--- start Material for this exercise ---

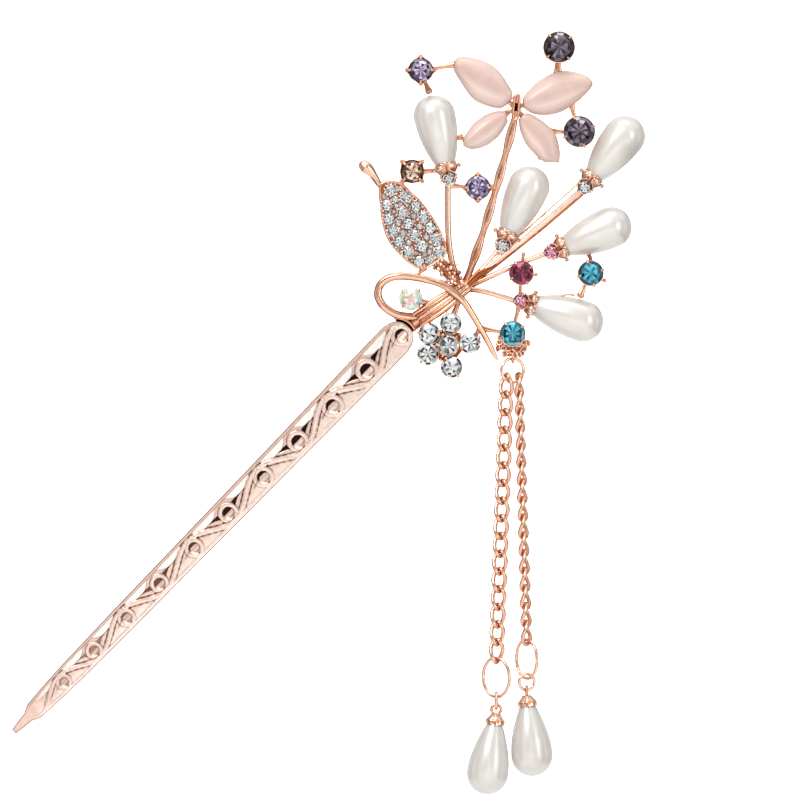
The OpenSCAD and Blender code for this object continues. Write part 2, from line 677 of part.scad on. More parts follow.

--- end Material for this exercise ---
--- start Material for this exercise ---

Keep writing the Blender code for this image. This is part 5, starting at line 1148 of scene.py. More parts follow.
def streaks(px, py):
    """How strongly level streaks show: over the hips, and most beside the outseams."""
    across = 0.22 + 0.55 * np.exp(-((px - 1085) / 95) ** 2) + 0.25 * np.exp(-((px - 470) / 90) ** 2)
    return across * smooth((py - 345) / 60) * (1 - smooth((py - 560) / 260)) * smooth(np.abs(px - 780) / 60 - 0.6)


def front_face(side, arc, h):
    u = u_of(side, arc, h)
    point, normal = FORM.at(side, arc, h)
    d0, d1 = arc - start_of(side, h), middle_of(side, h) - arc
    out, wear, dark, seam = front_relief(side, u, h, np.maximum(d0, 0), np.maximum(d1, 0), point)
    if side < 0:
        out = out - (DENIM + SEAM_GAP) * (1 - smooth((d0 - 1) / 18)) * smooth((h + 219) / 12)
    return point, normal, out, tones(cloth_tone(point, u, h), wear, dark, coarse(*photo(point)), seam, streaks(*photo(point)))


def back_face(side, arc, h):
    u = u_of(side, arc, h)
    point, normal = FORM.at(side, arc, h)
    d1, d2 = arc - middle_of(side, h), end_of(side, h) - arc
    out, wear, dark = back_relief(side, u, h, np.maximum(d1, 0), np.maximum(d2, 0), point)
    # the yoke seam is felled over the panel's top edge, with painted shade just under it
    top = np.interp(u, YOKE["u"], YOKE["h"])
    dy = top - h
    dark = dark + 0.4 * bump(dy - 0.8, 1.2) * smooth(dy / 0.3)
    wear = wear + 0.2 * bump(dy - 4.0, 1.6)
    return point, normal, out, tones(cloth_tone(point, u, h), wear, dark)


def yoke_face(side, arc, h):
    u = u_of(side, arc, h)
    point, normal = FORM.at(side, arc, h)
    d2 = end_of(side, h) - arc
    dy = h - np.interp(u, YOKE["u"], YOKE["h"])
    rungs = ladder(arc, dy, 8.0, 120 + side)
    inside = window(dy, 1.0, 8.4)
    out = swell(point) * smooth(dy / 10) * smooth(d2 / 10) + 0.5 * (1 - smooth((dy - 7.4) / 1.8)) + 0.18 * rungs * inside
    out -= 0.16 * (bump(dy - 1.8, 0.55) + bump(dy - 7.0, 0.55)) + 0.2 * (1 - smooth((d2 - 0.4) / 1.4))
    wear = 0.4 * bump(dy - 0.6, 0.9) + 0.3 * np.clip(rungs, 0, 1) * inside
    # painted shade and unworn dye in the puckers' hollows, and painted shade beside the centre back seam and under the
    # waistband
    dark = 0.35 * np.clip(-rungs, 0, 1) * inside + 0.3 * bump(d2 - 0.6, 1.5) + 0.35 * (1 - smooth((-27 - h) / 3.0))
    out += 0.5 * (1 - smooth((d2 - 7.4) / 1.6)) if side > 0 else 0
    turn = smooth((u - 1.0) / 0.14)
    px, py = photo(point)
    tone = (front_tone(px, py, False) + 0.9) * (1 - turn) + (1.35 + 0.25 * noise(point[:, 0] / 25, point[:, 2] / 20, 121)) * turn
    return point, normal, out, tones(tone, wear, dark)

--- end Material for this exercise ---

Keep both end lines and retype everything in the records above from the line containing "Keep writing the" through the line containing "return across *", exactly, with nothing else.

— Solution for this problem —
Keep writing the Blender code for this image. This is part 5, starting at line 1148 of scene.py. More parts follow.
def streaks(px, py):
    """How strongly level streaks show: over the hips, and most beside the outseams."""
    across = 0.22 + 0.55 * np.exp(-((px - 1085) / 95) ** 2) + 0.25 * np.exp(-((px - 470) / 90) ** 2)
    return across * smooth((py - 345) / 60) * (1 - smooth((py - 560) / 260)) * smooth(np.abs(px - 780) / 60 - 0.6)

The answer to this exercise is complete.